Once you have a lot of the analysis done, move on to how you can improve the journey for current and future customers.
Improve the Journey
The most important parts of the journey are going to be points where expectations were not met and key marketing points. The best way to get this information is not measured with software tools. Instead, find weak points by talking to those who know best. Two great ways are by asking customers and employees.
Talking to Customers
Customer surveys are a valuable way to find pain points in your process. Customers usually appreciate being asked how you can improve your buying process because it shows you value their opinion. If your product or service is a model that requires a subscription or ongoing deal, it helps benefit the customer to point at ways you can improve. If it does not, giving feedback helps improve the experience for others in the future.

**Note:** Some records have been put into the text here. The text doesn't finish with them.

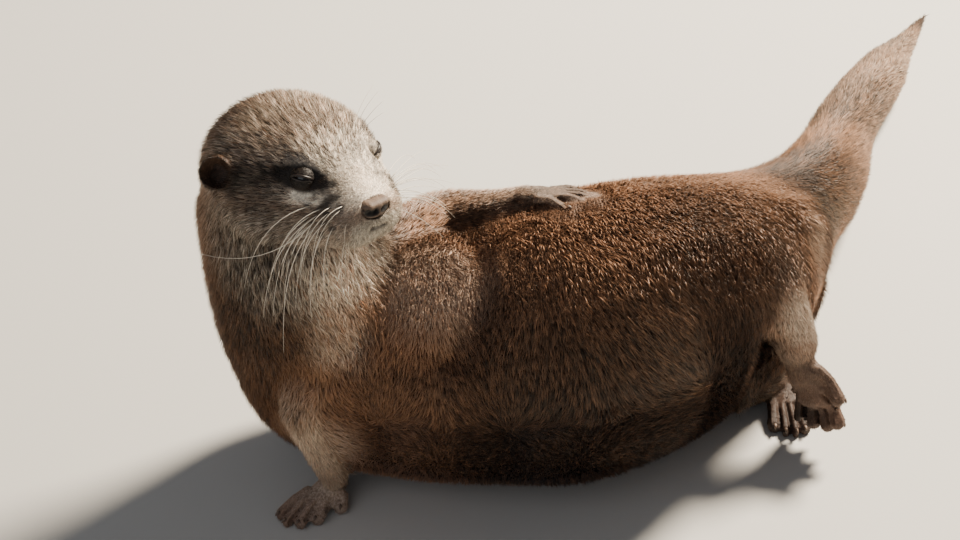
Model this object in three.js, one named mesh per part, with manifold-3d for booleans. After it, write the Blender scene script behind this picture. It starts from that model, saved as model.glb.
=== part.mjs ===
// A small-clawed otter lying on its right side with its head raised, as a life-size model, in millimetres.
// +Z is up from the floor. +X runs along the trunk from the chest to the hips, and the back faces +Y.
// Every solid reaches out to the tips of the coat. Neighbouring solids keep a gap of GAP to each other.
import * as THREE from "three";
import { mergeVertices } from "three/addons/utils/BufferGeometryUtils.js";
import Module from "manifold-3d";

const wasm = await Module();
wasm.setup();

const GAP = 0.3;

const COLOURS = { coat: 0x6b4a33, pale: 0x9c8a74, skin: 0x57433a, eye: 0x120c0a, nose: 0x3a2c29 };
const finish = (color, roughness) => new THREE.MeshStandardMaterial({ color, roughness, metalness: 0 });
const COAT = finish(COLOURS.coat, 0.85);
const PALE_COAT = finish(COLOURS.pale, 0.85);
const BARE_SKIN = finish(COLOURS.skin, 0.6);
const EYE_GLOSS = finish(COLOURS.eye, 0.08);
const NOSE_LEATHER = finish(COLOURS.nose, 0.4);

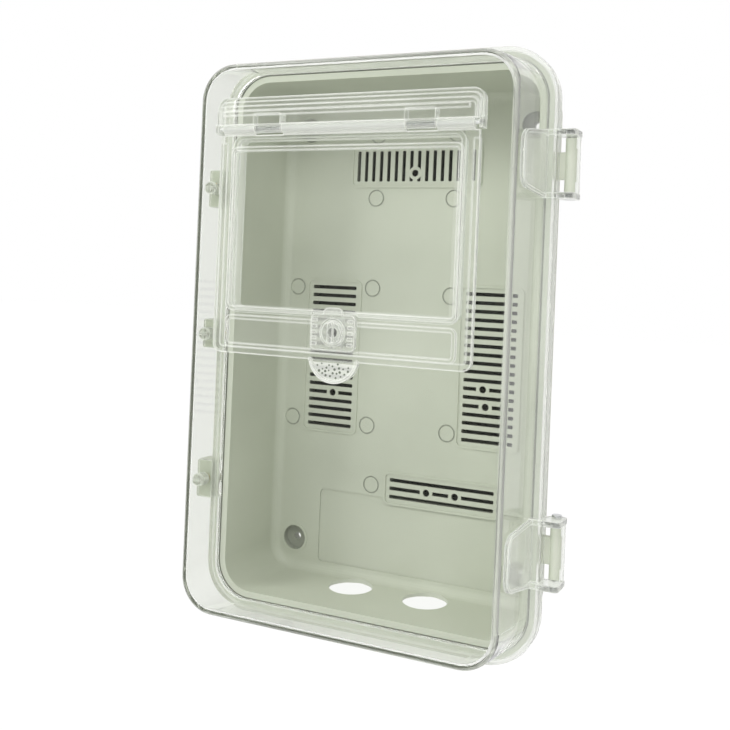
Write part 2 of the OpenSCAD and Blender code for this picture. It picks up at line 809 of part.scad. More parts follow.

One thing that companies struggle with is getting honest feedback. For some, giving a way for customers to answer anonymously allows them to feel freer to be honest without any type of repercussions. Others are more willing to share if they can fill out a form with a rating scale from an email. However, you do it, getting the feedback is crucial.
Companies can gain critical advice for finding pain points by talking to the employees. Sales teams, customer service agents, and other employees who are working with these problems every day will have a greater insight into the most common problems. Talk to them and find how they work around the problems or what prospective clients have said about it all.
Once you have compiled all the information from multiple journeys, it is time to get to work. Figure out where the pain starts for customers and look at your company procedures. Finding the most efficient ways to deal with a problem or avoid it altogether can help make your company more profitable.
Always Work to Improve
No matter what tools you employ, the process of improving the journey for each customer should be a focus for every company. There are no perfect companies and those who continuously look to improve themselves see the most sustainable growth for longer periods of time.